I forgot to tell you that I finally posted a couple of the blueberry pics. I also have a cute one of Braden climbing a tree. It was nice talking today. See you next Wednesday.

Adam Cramer said...

Danielle,

You are a terrible, horrible person!!! I refuse to associate with you anymore!!! haha :-P

Great thoughts...and nice reference to The Final Quest! That book really opened up my eyes to so many things when I first read it a few years back.

I sent you some "link love" recently and called you a "boring old mom"...hope you don't mind! :-)

AC

p.s. Settlers soon?

jill coen said...

Here's what I think....it takes guts to talk with someone the way the Bible says we should when we think they've done something wrong. It's cowardly to mumble and grumble about someone. (I'm talking to myself here too, people.)

I also think you're precious. And your sister...she's hilarious!

Shelley said...

I also saw the ad in the Elkhart Truth, and I didn't think anything of it. I even showed Curt. We thought it was neat seeing someone we know. Good for you! Who cares what judgemental people think! If you hadn't done the photo shoot, they would have found something else to get irate about. Shelley Flickinger

erica said...

I just found your blog through another friend who is adopting! I wanted to say i enjoyed reading your "modeling story" and to let you know that i think there's absolutely nothing wrong with what you did. Good for you for wanting to push the boundaries a little bit.

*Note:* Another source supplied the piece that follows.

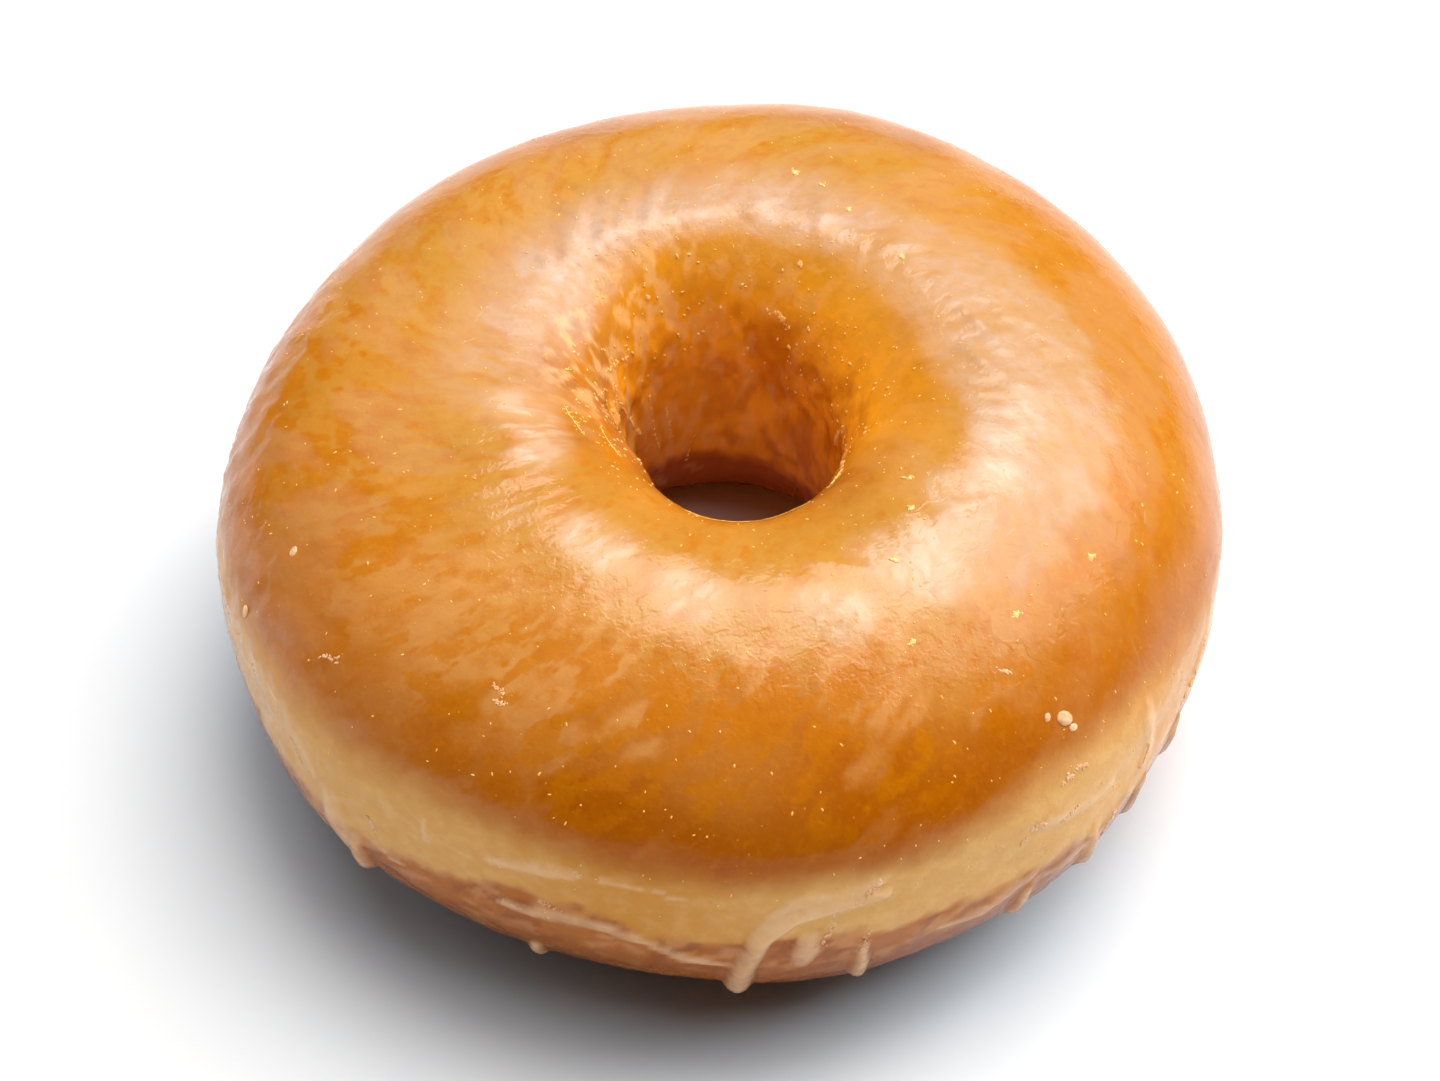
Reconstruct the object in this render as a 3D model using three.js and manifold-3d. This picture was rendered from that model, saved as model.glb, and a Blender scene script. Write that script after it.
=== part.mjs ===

The picture of you is classy, as you are dressed about as conservatively as possible! Your hairstyle is simple and your make up looks very natural. (My husband and i recently went to vegas for his business trip, and sadly, we didn't see ANY cocktail waitresses that were as modest as you, ha ha!) Don't let anyone get you down!

Danielle said...

Thanks everyone for your comments. I wanted to respond to "Erica" because I tried to "find" you and couldn't. Could you send me your link or something so I can find you? If not, I still appreciate your sweet response :) Truly, I have very little desire to go to Vegas, although, since I love theater, I do hear they have great shows!